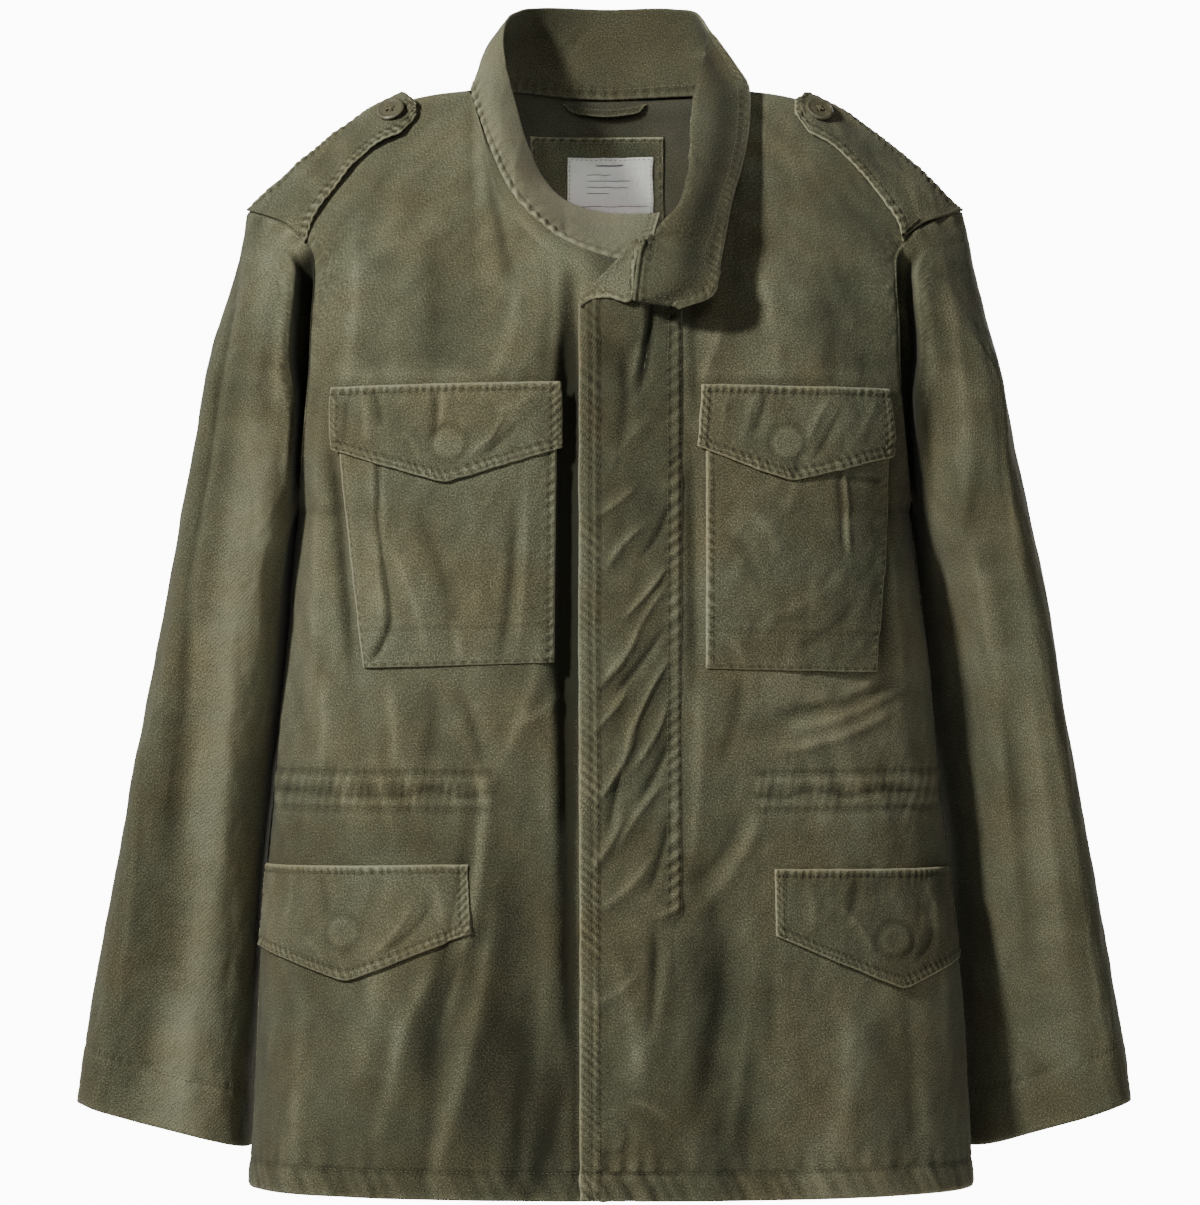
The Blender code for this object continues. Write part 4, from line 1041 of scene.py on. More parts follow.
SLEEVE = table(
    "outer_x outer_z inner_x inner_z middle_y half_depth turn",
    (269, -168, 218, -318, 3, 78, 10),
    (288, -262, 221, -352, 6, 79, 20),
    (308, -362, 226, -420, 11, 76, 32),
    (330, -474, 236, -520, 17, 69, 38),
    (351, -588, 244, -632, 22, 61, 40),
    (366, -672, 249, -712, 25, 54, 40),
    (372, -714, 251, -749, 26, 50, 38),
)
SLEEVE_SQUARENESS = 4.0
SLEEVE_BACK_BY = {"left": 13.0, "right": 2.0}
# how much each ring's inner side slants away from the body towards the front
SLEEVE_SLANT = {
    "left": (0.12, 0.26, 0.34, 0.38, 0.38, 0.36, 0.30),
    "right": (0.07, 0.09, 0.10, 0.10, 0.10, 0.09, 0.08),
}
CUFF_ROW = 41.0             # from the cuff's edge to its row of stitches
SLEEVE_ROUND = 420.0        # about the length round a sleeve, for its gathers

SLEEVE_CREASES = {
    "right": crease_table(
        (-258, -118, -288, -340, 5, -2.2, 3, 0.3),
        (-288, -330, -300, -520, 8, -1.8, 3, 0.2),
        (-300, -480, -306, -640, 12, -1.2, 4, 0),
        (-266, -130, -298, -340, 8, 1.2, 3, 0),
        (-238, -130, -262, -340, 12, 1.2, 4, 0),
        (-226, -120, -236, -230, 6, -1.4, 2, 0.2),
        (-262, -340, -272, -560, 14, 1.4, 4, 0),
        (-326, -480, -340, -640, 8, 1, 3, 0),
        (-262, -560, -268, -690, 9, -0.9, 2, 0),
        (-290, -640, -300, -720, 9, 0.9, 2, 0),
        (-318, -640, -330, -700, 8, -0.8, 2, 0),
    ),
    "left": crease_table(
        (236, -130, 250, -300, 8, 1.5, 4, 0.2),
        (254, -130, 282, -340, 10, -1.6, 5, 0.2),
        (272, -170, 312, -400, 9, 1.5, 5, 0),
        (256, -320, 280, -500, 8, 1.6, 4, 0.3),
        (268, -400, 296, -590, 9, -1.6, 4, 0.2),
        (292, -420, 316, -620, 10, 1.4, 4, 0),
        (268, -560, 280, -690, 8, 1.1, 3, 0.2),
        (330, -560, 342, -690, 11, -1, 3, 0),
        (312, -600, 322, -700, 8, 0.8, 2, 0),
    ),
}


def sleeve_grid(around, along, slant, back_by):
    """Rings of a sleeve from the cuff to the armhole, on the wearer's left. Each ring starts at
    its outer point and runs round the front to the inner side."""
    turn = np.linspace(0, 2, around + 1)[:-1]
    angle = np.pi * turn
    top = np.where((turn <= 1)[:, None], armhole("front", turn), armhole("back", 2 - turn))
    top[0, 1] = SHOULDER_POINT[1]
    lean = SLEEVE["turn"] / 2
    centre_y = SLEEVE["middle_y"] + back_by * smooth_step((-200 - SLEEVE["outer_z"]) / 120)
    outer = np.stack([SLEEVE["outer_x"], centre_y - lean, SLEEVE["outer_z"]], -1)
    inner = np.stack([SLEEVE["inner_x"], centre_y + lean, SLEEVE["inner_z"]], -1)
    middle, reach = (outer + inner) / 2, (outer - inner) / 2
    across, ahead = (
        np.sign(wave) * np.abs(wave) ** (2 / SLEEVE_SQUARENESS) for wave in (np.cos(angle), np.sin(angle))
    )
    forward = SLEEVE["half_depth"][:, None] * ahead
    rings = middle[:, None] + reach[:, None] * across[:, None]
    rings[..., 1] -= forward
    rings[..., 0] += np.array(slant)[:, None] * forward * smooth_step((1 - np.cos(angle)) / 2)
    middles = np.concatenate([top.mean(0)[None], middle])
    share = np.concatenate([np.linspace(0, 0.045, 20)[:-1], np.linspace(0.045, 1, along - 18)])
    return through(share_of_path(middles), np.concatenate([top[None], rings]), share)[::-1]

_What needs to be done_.
Copy out each line exactly as written.

_Full answer_.
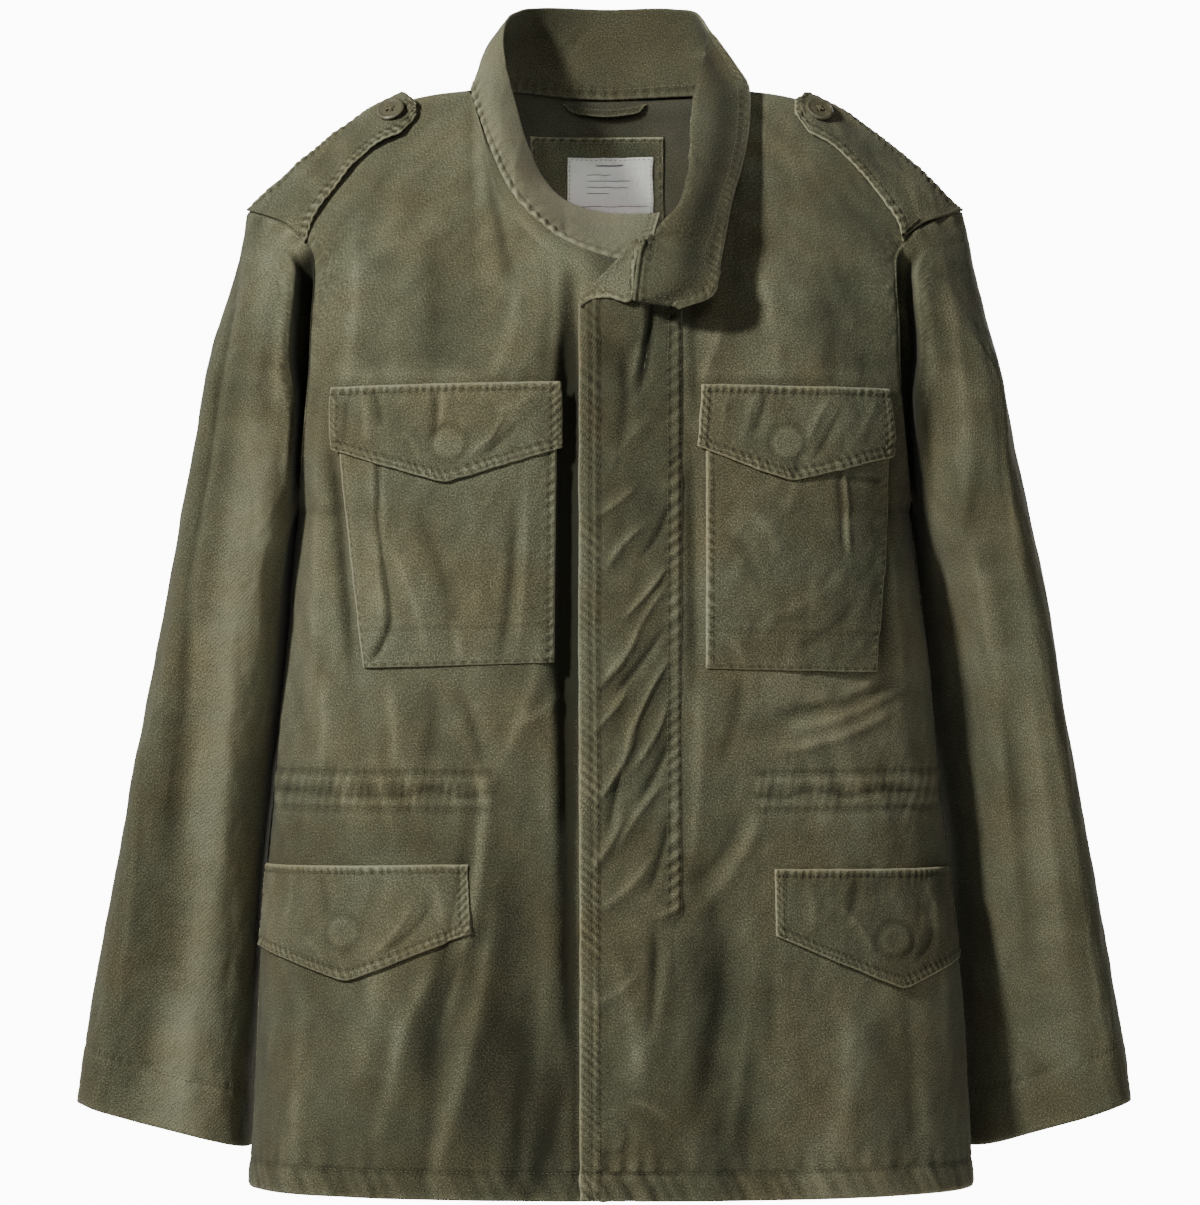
The Blender code for this object continues. Write part 4, from line 1041 of scene.py on. More parts follow.
SLEEVE = table(
    "outer_x outer_z inner_x inner_z middle_y half_depth turn",
    (269, -168, 218, -318, 3, 78, 10),
    (288, -262, 221, -352, 6, 79, 20),
    (308, -362, 226, -420, 11, 76, 32),
    (330, -474, 236, -520, 17, 69, 38),
    (351, -588, 244, -632, 22, 61, 40),
    (366, -672, 249, -712, 25, 54, 40),
    (372, -714, 251, -749, 26, 50, 38),
)
SLEEVE_SQUARENESS = 4.0
SLEEVE_BACK_BY = {"left": 13.0, "right": 2.0}
# how much each ring's inner side slants away from the body towards the front
SLEEVE_SLANT = {
    "left": (0.12, 0.26, 0.34, 0.38, 0.38, 0.36, 0.30),
    "right": (0.07, 0.09, 0.10, 0.10, 0.10, 0.09, 0.08),
}
CUFF_ROW = 41.0             # from the cuff's edge to its row of stitches
SLEEVE_ROUND = 420.0        # about the length round a sleeve, for its gathers

SLEEVE_CREASES = {
    "right": crease_table(
        (-258, -118, -288, -340, 5, -2.2, 3, 0.3),
        (-288, -330, -300, -520, 8, -1.8, 3, 0.2),
        (-300, -480, -306, -640, 12, -1.2, 4, 0),
        (-266, -130, -298, -340, 8, 1.2, 3, 0),
        (-238, -130, -262, -340, 12, 1.2, 4, 0),
        (-226, -120, -236, -230, 6, -1.4, 2, 0.2),
        (-262, -340, -272, -560, 14, 1.4, 4, 0),
        (-326, -480, -340, -640, 8, 1, 3, 0),
        (-262, -560, -268, -690, 9, -0.9, 2, 0),
        (-290, -640, -300, -720, 9, 0.9, 2, 0),
        (-318, -640, -330, -700, 8, -0.8, 2, 0),
    ),
    "left": crease_table(
        (236, -130, 250, -300, 8, 1.5, 4, 0.2),
        (254, -130, 282, -340, 10, -1.6, 5, 0.2),
        (272, -170, 312, -400, 9, 1.5, 5, 0),
        (256, -320, 280, -500, 8, 1.6, 4, 0.3),
        (268, -400, 296, -590, 9, -1.6, 4, 0.2),
        (292, -420, 316, -620, 10, 1.4, 4, 0),
        (268, -560, 280, -690, 8, 1.1, 3, 0.2),
        (330, -560, 342, -690, 11, -1, 3, 0),
        (312, -600, 322, -700, 8, 0.8, 2, 0),
    ),
}


def sleeve_grid(around, along, slant, back_by):
    """Rings of a sleeve from the cuff to the armhole, on the wearer's left. Each ring starts at
    its outer point and runs round the front to the inner side."""
    turn = np.linspace(0, 2, around + 1)[:-1]
    angle = np.pi * turn
    top = np.where((turn <= 1)[:, None], armhole("front", turn), armhole("back", 2 - turn))
    top[0, 1] = SHOULDER_POINT[1]
    lean = SLEEVE["turn"] / 2
    centre_y = SLEEVE["middle_y"] + back_by * smooth_step((-200 - SLEEVE["outer_z"]) / 120)
    outer = np.stack([SLEEVE["outer_x"], centre_y - lean, SLEEVE["outer_z"]], -1)
    inner = np.stack([SLEEVE["inner_x"], centre_y + lean, SLEEVE["inner_z"]], -1)
    middle, reach = (outer + inner) / 2, (outer - inner) / 2
    across, ahead = (
        np.sign(wave) * np.abs(wave) ** (2 / SLEEVE_SQUARENESS) for wave in (np.cos(angle), np.sin(angle))
    )
    forward = SLEEVE["half_depth"][:, None] * ahead
    rings = middle[:, None] + reach[:, None] * across[:, None]
    rings[..., 1] -= forward
    rings[..., 0] += np.array(slant)[:, None] * forward * smooth_step((1 - np.cos(angle)) / 2)
    middles = np.concatenate([top.mean(0)[None], middle])
    share = np.concatenate([np.linspace(0, 0.045, 20)[:-1], np.linspace(0.045, 1, along - 18)])
    return through(share_of_path(middles), np.concatenate([top[None], rings]), share)[::-1]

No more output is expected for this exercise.